You are viewing a plain text version of this content. The canonical link for it is here.
Posted to dev@tika.apache.org by "Todd Dixon (JIRA)" <ji...@apache.org> on 2018/03/02 17:18:00 UTC
[jira] [Created] (TIKA-2597) Attachment Extraction Case Sensitivity
Todd Dixon created TIKA-2597:
--------------------------------
Summary: Attachment Extraction Case Sensitivity
Key: TIKA-2597
URL: https://issues.apache.org/jira/browse/TIKA-2597
Project: Tika
Issue Type: Bug
Components: app
Affects Versions: 1.17
Environment: windows
Reporter: Todd Dixon
Using the --extract option on a pdf with embedded files I am seeing that not all of the attachments are extracted.

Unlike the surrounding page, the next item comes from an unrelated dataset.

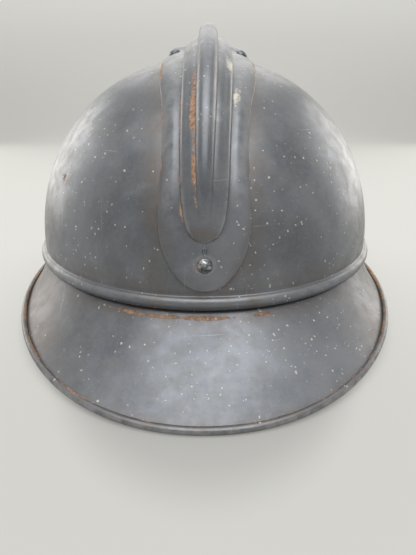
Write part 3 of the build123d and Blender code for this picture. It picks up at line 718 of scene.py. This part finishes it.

There are several files embedded that contain the same name. The names that are exactly the same are accounted for with a suffix of (1) etc. However when there is a similar name that is not the same case the parse does not account for changing the name with the suffix and thus overwrites the file on disk. Example
FW Letter,.msg
FW letter.msg
Will result in only one attachment extracted. Would it be possible to update the filename comparison to account for windows file systems which see those two files as the same name?
Thanks!
--
This message was sent by Atlassian JIRA
(v7.6.3#76005)